The FINAL choice is to leave early. Get to the airport and stand by for an earlier flight that gets you out of dodge before the bad weather hits – by fri am the airlines had posted storm warnings and were allowing people to rebook free – this privilege also includes the ‘hdden’ ability to leave early.
“I think there are three potential reasons why there would be a weather delay. One would be bad weather at your departure airport, one would be bad weather at the airport you are traveling to and the third is if there is bad weather where your plane is coming from.”
Something else to consider, as described by Patrick Smith at his great “Ask the Pilot” blog: weather and routing availability to planned alternate airports. As he explains, things are more complicated than just looking out the window.
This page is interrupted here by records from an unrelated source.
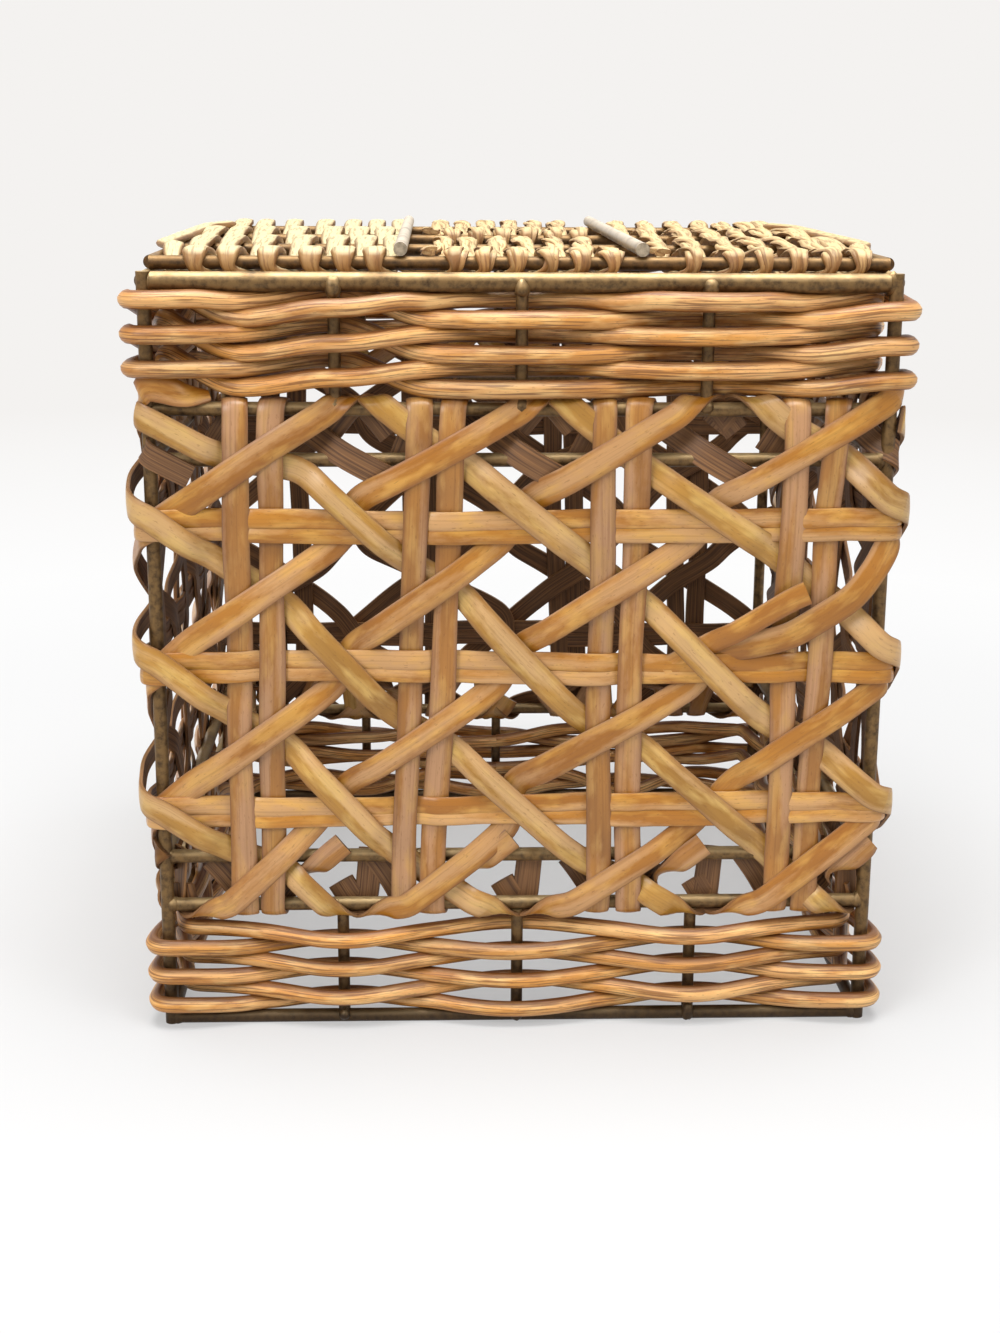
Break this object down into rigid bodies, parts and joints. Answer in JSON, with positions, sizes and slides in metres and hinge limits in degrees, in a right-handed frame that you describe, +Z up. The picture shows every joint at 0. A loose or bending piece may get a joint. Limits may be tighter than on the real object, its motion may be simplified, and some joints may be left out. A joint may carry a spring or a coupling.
{
  "type": "tissue box cover",
  "caption": "Square open-bottomed cover for a cube tissue box: a welded rod frame with open six-way cane sides, twined reed bands and a woven reed top with a square opening.",
  "frame": {"origin": "middle of the cover's footprint, on the surface that it stands on", "axes": "+Z up, the front seen in the picture faces -Y, +X to its right"},
  "size_m": [0.138, 0.138, 0.1443],
  "materials": {
    "frame_paint": "aged bronze paint on steel rod, satin, rubbed lighter on the upper sides",
    "cane": "split rattan peel, glossy outside and fibrous brown inside",
    "band_reed": "round rattan core reed with dark lengthwise grain, clear varnish",
    "top_reed": "pale rattan core reed, clear varnish"
  },
  "bodies": {
    "root": {"corner_post_front_left": "frame_paint", "corner_post_front_right": "frame_paint", "corner_post_back_left": "frame_paint", "corner_post_back_right": "frame_paint", "base_rail_front": "frame_paint", "base_rail_right": "frame_paint", "base_rail_back": "frame_paint", "base_rail_left": "frame_paint", "rim_rail_front": "frame_paint", "rim_rail_right": "frame_paint", "rim_rail_back": "frame_paint", "rim_rail_left": "frame_paint", "upper_rail_front": "frame_paint", "upper_rail_right": "frame_paint", "upper_rail_back": "frame_paint", "upper_rail_left": "frame_paint", "upper_cane_rail_front": "frame_paint", "upper_cane_rail_right": "frame_paint", "upper_cane_rail_back": "frame_paint", "upper_cane_rail_left": "frame_paint", "lower_cane_rail_front": "frame_paint", "lower_cane_rail_right": "frame_paint", "lower_cane_rail_back": "frame_paint", "lower_cane_rail_left": "frame_paint", "lower_rail_front": "frame_paint", "lower_rail_right": "frame_paint", "lower_rail_back": "frame_paint", "lower_rail_left": "frame_paint", "top_band_stakes": "frame_paint", "bottom_band_stakes": "frame_paint", "top_rod_front": "frame_paint", "top_rod_opening_front": "frame_paint", "top_rod_opening_back": "frame_paint", "top_rod_back": "frame_paint", "top_side_rods": "frame_paint", "opening_side_rods": "frame_paint", "top_band_reeds": "band_reed", "bottom_band_reeds": "band_reed", "standing_canes_front": "cane", "standing_canes_right": "cane", "standing_canes_back": "cane", "standing_canes_left": "cane", "level_canes_front": "cane", "level_canes_right": "cane", "level_canes_back": "cane", "level_canes_left": "cane", "rising_canes_front": "cane", "rising_canes_right": "cane", "rising_canes_back": "cane", "rising_canes_left": "cane", "falling_canes_front": "cane", "falling_canes_right": "cane", "falling_canes_back": "cane", "falling_canes_left": "cane", "top_weave_left": "top_reed", "top_weave_right": "top_reed", "top_weave_front": "top_reed", "top_weave_back": "top_reed"}
  },
  "joints": []
}
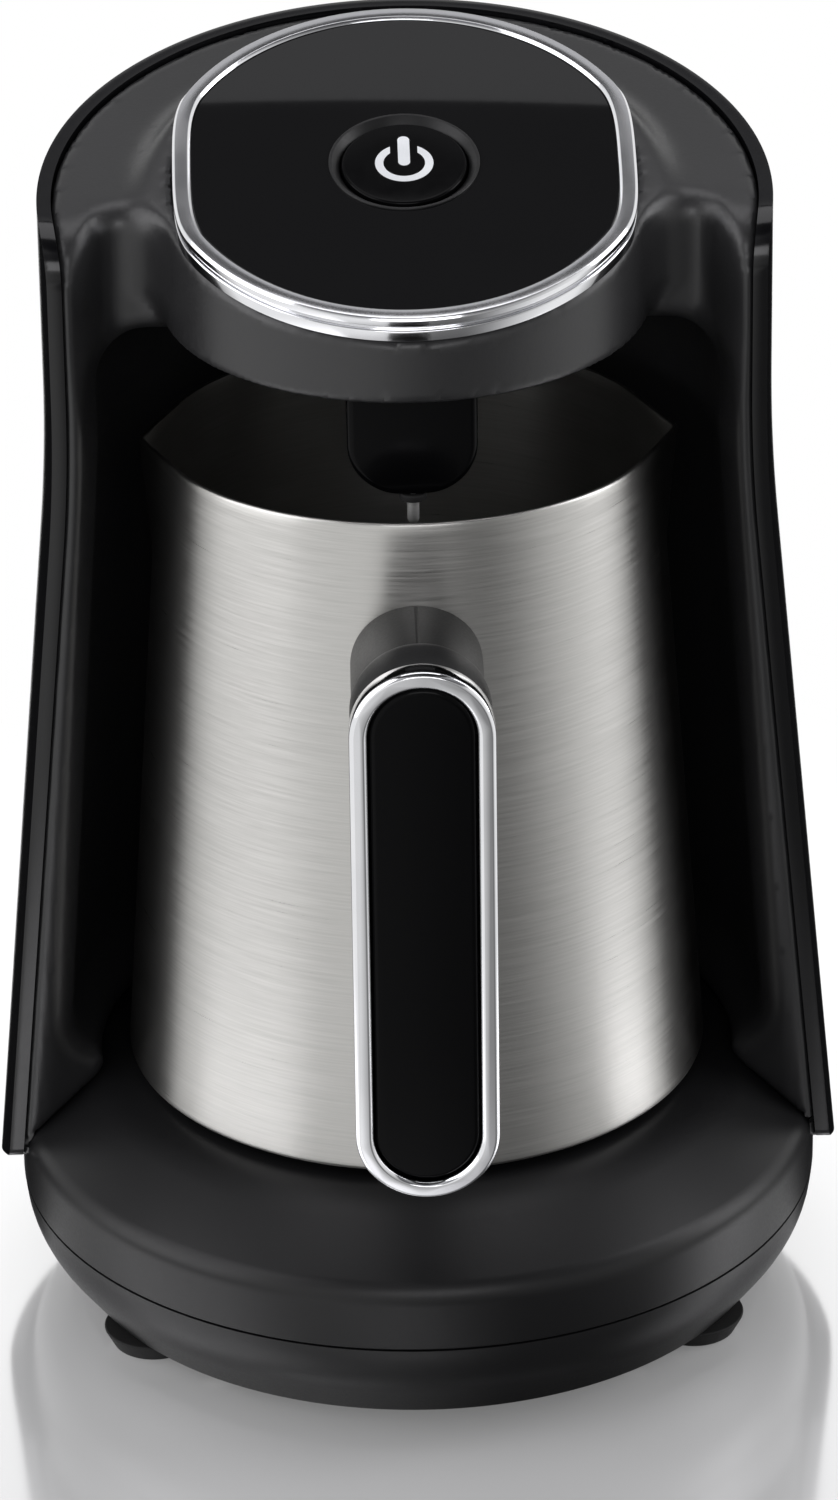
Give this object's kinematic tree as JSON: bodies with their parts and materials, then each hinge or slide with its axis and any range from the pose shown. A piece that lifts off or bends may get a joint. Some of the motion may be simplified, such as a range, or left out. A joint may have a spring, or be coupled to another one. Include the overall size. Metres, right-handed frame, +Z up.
{
  "type": "electric turkish coffee maker",
  "caption": "Countertop coffee maker: round heated base, tapered back shell, tilted power panel on a round head, and a lift-out steel pot with an upright handle.",
  "frame": {"origin": "on the surface it stands on, under the middle of its plan, handle and mains inlet included", "axes": "+Z up, -Y towards the front, where the handle and the button face, +X to the right seen from the front"},
  "size_m": [0.1488, 0.159, 0.2227],
  "materials": {
    "satin_black_plastic": "satin moulded ABS",
    "matte_black_plastic": "fine matt moulded ABS",
    "gloss_black_plastic": "polished moulded ABS",
    "bright_chrome": "bright chrome plate",
    "brushed_steel": "stainless steel, brushed round the pot",
    "plain_steel": "bare steel",
    "coated_aluminium": "dark coated aluminium",
    "black_rubber": "moulded rubber",
    "board_laminate": "circuit board laminate",
    "lit_white_plastic": "translucent white"
  },
  "bodies": {
    "housing": {"base_cover": "satin_black_plastic", "base_housing": "matte_black_plastic", "base_screws": "plain_steel", "bezel_ring": "satin_black_plastic", "board_screws": "plain_steel", "buzzer": "satin_black_plastic", "control_board": "board_laminate", "control_panel": "gloss_black_plastic", "cord_inlet": "black_rubber", "foot_front_left": "black_rubber", "foot_front_right": "black_rubber", "foot_rear_left": "black_rubber", "foot_rear_right": "black_rubber", "head_housing": "matte_black_plastic", "heater_bracket": "plain_steel", "heater_plate": "coated_aluminium", "heating_element": "plain_steel", "inner_fascia": "matte_black_plastic", "plate_seal": "black_rubber", "power_board": "board_laminate", "power_board_screws": "plain_steel", "rear_shell": "gloss_black_plastic", "sensor_collar": "black_rubber", "sensor_housing": "gloss_black_plastic", "sensor_pin": "plain_steel", "status_lamp": "lit_white_plastic", "tact_switch": "satin_black_plastic", "thermostat": "plain_steel", "trim_ring": "bright_chrome"},
    "button": {"power_button": "gloss_black_plastic", "power_icon": "lit_white_plastic"},
    "pot": {"handle_bracket": "plain_steel", "handle_frame": "bright_chrome", "handle_grip": "satin_black_plastic", "handle_insert": "gloss_black_plastic", "handle_mount": "satin_black_plastic", "handle_screw": "plain_steel", "pot_body": "brushed_steel"}
  },
  "joints": [
    {"name": "button_press", "type": "slide", "parent": "housing", "child": "button", "axis": [0, -0.284, 0.9588], "range_m": [-0.0012, 0], "stiffness_N_per_m": 350},
    {"name": "pot_removal", "type": "slide", "parent": "housing", "child": "pot", "axis": [0, -1, 0], "range_m": [0, 0.15]}
  ]
}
http://www.salon.com/tech/col/smith/2007/11/16/askthepilot254/
@Doug – the question I have is hard far down the pipe does the weather problem need to be before its no longer a weather problem? Your 3 scenarios, everyone agrees with – then there is Patrick’s explanation, but it could go on forever! Theoretically we could be still be seeing delays from the Blizzard of 2003. . . . or do crew problems go away at the end of every month? So how far removed can the airline make up the weather excuse?
I certainly agree with the “get a hotel room” advice. If one can at all possibly stay in a hotel until the storm is over, then I’m sure it is easier on everyone. I guess the big thing when you travel is to be prepared to pay for things that happen…weather is not the airline’s fault, it is a risk every traveller takes when they go somewhere.